I don't understand what you saying. our server ports do not autosense. They are hard coded at both ends. How can autonegotiation be 'mandatory' when you can still hard code the NIC/switchport. What am I not understanding?
If your switch is operating in full-duplex mode, how can it possibly detect collisions? A collision (on twisted pair or fiber media) in half-duplex mode is defined as frame-reception-while-transmitting. However, in full-duplex mode, frame reception while transmitting is perfectly normal and expected. The question is, what "event" is being counted by the collision counter for a switch port in full-duplex mode?
Now, the collision counter on the *half-duplex* end of a mismatched pair may very well see collisions; in fact, it may see more than usual, since its full-duplex link partner considers it perfectly acceptable to transmit while receiving frames.
You cannot disable Auto-Negotiation for 1000BASE-T. What you *can* do is limit the Auto-Negotiation advertisements to reflect a desire to operate as "gigabit or nothing," but the device will still execute the Auto-Negotiation algorithm. At minimum, it needs to select a clock master for the link, and place the other device in slave status.
While I have heard numerous anecdotal accounts of Auto-Negotiation failures (in this newsgroup, and similar fora), I have never personally seen or experienced a single instance of such on any production (non-prototype) equipment.
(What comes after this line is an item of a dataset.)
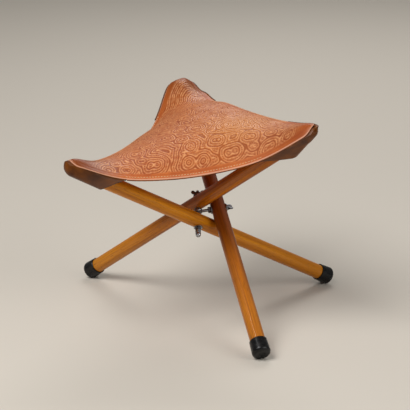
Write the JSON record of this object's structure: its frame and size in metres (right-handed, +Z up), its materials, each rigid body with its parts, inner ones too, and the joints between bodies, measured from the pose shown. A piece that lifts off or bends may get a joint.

If you're dying to see it for yourself, find a switch with a late-90s-era Broadcom PHY (e.g. Cisco 5000) and a PC with a 3com NIC using _original_ Windows drivers. It'll fail every time.
Those of us who dealt with these things in the wild saw it all the time back when it first came out. Particularly problematic is that folks tend to buy the same server/PC models in bulk, so if one fails, odds are you're looking at several hundred/thousand simultaneous failures. Or you might luck out and never see any, depending on what IT was buying.
It's definitely not as bad now as it was then, but the problem isn't gone yet. However, I'd agree that the rate is likely much lower than admins believe it is.